** WHAT TO DO **
Reproduce, without any change, the span of lines from the opening of the records below to the line containing "return sum((end - start).length", inclusive.

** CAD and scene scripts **

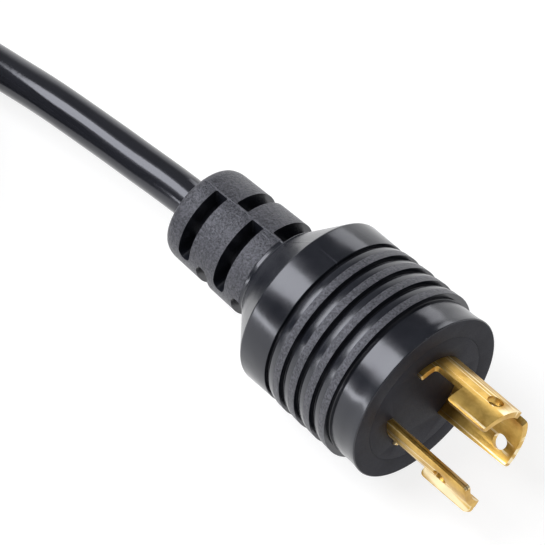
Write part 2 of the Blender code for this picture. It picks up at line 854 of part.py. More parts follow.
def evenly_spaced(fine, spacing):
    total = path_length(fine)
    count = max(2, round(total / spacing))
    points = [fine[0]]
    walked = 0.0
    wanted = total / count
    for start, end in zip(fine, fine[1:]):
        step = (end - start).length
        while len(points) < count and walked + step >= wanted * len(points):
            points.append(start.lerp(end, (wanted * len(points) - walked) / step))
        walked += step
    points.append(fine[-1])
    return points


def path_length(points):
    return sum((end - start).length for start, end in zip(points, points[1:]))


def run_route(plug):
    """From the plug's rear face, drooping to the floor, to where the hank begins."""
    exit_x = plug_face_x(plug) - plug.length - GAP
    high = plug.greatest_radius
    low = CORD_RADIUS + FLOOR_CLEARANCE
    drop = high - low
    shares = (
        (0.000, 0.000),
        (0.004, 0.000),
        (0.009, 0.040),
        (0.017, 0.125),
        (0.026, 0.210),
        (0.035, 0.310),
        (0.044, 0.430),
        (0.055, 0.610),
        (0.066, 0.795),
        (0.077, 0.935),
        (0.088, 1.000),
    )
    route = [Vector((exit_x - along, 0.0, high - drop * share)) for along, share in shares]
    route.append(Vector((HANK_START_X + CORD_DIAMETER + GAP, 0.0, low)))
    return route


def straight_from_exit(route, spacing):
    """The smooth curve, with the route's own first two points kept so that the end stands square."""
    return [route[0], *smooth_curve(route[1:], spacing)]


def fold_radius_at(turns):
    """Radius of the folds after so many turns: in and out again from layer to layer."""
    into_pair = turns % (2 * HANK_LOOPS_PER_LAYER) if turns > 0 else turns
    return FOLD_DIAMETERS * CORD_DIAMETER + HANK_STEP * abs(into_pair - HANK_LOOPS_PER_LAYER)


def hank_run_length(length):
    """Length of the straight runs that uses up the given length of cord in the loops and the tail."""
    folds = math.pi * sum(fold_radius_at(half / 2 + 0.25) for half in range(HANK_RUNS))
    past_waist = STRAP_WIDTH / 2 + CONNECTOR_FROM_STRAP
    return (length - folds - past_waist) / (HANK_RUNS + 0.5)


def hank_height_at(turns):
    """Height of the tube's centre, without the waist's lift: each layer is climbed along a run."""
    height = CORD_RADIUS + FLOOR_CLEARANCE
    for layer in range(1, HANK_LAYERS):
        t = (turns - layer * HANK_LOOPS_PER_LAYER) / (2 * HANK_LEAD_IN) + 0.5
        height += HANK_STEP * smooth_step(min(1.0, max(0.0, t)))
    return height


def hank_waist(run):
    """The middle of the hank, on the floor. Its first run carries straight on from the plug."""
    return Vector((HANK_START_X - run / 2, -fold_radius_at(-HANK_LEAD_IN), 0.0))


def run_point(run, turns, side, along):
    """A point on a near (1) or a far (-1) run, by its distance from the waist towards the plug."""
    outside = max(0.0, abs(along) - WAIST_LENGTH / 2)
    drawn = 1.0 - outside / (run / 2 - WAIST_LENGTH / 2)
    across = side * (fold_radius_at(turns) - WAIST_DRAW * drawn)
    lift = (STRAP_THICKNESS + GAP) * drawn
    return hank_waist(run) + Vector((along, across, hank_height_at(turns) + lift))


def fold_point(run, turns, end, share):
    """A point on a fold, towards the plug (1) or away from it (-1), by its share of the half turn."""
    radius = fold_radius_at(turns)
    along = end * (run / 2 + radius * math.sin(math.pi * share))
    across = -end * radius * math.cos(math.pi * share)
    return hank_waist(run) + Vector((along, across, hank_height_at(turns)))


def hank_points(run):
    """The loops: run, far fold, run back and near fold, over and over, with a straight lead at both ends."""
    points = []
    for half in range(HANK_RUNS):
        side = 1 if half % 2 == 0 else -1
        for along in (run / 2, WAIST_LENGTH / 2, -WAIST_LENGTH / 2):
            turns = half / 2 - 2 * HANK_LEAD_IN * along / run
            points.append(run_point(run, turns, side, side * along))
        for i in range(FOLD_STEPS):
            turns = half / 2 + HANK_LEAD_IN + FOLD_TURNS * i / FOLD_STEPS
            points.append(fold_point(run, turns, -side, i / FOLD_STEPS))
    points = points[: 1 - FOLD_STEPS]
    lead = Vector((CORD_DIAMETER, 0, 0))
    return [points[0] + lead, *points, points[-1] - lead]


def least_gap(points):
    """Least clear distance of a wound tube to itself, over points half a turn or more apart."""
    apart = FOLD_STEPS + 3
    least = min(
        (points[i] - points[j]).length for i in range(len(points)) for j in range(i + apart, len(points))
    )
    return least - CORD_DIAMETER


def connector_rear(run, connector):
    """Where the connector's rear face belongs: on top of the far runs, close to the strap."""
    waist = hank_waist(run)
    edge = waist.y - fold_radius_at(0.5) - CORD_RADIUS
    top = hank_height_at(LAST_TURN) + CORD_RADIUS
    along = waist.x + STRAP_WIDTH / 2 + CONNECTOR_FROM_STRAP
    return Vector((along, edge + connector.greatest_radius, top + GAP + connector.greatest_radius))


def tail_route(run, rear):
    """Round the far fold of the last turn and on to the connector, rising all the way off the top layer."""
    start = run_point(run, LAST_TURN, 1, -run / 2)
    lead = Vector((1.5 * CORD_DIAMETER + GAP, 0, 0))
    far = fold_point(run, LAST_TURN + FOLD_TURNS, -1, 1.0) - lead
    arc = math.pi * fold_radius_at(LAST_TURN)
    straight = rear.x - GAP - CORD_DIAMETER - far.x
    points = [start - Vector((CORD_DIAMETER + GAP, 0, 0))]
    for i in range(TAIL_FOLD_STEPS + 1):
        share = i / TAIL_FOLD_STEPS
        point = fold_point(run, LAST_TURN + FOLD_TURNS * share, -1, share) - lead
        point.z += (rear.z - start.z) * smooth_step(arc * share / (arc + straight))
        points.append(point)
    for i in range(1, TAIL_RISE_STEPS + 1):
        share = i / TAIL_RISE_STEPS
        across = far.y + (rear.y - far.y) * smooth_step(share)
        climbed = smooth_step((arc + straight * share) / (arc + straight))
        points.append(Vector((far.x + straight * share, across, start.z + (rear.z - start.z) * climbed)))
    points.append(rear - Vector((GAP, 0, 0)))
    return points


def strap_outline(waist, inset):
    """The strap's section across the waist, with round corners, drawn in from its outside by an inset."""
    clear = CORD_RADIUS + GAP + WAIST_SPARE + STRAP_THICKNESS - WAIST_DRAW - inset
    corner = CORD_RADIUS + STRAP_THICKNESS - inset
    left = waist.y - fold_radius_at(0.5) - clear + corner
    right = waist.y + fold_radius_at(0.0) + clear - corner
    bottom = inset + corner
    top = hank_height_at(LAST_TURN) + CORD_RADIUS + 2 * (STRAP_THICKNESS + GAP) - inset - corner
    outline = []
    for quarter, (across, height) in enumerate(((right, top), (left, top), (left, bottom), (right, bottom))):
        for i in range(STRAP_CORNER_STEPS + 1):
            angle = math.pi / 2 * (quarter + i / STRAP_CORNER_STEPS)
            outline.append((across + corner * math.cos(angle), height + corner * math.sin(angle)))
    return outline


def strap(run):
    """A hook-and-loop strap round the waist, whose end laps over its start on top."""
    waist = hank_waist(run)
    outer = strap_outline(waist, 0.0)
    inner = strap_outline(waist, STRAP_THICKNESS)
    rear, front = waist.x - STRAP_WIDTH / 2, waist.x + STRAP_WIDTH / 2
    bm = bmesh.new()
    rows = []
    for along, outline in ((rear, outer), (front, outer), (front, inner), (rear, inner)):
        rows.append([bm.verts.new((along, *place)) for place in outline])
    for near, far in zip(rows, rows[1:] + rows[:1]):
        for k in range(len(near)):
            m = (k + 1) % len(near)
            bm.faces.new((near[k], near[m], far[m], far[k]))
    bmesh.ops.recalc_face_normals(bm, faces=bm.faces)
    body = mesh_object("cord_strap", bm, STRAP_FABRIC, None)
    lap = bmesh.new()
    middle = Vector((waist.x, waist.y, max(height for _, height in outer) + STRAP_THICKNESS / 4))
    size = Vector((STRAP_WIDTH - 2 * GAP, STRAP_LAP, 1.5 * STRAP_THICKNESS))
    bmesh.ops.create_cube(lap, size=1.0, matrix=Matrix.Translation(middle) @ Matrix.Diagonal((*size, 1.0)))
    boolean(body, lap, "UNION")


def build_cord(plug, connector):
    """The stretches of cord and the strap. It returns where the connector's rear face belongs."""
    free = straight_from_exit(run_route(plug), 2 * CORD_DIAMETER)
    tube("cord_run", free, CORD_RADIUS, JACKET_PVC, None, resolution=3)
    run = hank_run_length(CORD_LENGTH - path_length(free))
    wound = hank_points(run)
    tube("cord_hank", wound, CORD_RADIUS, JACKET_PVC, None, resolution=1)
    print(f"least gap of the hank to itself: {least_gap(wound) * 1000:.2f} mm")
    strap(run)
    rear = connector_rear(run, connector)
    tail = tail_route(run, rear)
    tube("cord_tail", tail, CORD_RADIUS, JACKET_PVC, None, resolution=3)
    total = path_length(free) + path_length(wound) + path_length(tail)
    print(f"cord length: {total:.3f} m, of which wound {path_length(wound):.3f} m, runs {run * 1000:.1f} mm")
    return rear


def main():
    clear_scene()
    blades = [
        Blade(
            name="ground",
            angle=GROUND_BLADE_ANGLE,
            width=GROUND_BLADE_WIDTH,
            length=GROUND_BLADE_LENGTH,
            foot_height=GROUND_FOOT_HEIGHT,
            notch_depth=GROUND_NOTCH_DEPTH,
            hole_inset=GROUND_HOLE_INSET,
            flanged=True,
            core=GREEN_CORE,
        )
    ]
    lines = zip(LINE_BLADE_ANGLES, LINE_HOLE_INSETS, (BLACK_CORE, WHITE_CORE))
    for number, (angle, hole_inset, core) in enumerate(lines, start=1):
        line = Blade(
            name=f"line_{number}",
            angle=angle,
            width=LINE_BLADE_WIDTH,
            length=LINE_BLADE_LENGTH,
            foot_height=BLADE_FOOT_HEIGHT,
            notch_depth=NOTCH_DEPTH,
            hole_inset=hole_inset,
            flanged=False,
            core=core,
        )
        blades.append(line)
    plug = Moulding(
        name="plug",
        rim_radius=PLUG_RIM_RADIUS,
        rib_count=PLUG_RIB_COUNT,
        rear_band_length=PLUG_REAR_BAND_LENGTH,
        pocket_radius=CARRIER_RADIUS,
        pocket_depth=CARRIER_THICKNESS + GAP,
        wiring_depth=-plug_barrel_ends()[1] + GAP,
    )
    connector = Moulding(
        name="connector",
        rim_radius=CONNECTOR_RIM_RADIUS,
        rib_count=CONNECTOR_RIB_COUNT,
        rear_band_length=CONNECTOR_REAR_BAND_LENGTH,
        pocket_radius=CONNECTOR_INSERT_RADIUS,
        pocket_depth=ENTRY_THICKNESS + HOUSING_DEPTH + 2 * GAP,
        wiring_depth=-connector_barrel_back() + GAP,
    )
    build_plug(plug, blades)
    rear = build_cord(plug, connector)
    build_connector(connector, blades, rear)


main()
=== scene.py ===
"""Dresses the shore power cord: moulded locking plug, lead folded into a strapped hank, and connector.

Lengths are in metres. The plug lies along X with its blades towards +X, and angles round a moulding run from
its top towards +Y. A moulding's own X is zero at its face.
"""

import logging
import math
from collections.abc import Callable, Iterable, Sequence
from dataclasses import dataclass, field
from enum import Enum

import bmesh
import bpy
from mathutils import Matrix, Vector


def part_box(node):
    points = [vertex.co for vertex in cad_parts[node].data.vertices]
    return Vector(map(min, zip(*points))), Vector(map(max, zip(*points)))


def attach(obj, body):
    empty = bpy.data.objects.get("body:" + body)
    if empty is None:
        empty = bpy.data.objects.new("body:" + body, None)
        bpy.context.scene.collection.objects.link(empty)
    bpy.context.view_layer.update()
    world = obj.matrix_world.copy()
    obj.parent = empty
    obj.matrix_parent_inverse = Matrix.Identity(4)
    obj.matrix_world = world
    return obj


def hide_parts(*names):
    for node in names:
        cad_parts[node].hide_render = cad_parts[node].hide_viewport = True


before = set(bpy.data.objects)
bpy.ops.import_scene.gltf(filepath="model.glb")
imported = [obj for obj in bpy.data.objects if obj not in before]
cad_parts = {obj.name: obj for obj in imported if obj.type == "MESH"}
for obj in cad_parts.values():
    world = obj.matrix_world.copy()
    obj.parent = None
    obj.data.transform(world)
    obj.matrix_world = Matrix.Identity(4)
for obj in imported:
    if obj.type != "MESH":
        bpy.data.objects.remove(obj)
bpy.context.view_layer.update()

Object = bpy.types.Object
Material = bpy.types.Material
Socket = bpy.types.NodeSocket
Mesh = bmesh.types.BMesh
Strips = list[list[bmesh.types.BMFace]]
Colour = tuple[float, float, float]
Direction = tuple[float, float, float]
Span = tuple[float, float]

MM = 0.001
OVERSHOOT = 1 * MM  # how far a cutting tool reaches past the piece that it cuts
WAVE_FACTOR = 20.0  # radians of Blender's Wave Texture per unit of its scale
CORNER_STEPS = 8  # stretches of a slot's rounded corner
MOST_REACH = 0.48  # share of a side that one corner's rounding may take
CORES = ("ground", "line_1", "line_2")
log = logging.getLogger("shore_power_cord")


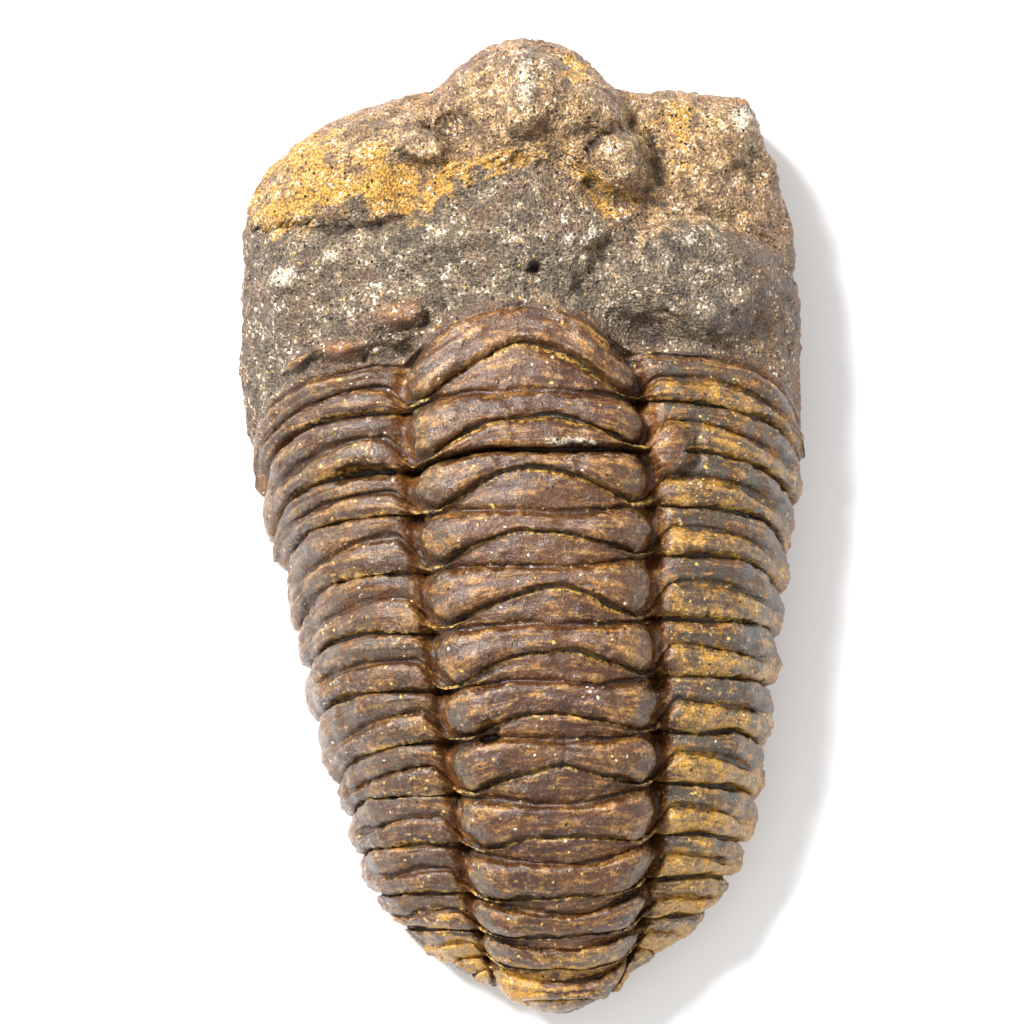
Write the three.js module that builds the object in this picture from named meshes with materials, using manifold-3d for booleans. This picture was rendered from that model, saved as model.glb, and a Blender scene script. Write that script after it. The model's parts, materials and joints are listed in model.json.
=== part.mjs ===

** WRITTEN SOLUTION **
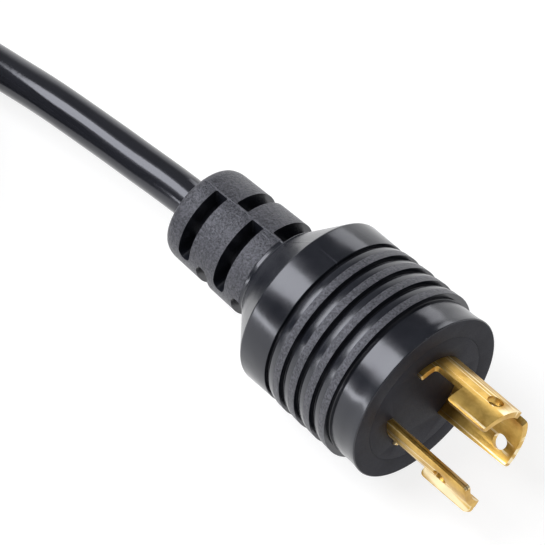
Write part 2 of the Blender code for this picture. It picks up at line 854 of part.py. More parts follow.
def evenly_spaced(fine, spacing):
    total = path_length(fine)
    count = max(2, round(total / spacing))
    points = [fine[0]]
    walked = 0.0
    wanted = total / count
    for start, end in zip(fine, fine[1:]):
        step = (end - start).length
        while len(points) < count and walked + step >= wanted * len(points):
            points.append(start.lerp(end, (wanted * len(points) - walked) / step))
        walked += step
    points.append(fine[-1])
    return points


def path_length(points):
    return sum((end - start).length for start, end in zip(points, points[1:]))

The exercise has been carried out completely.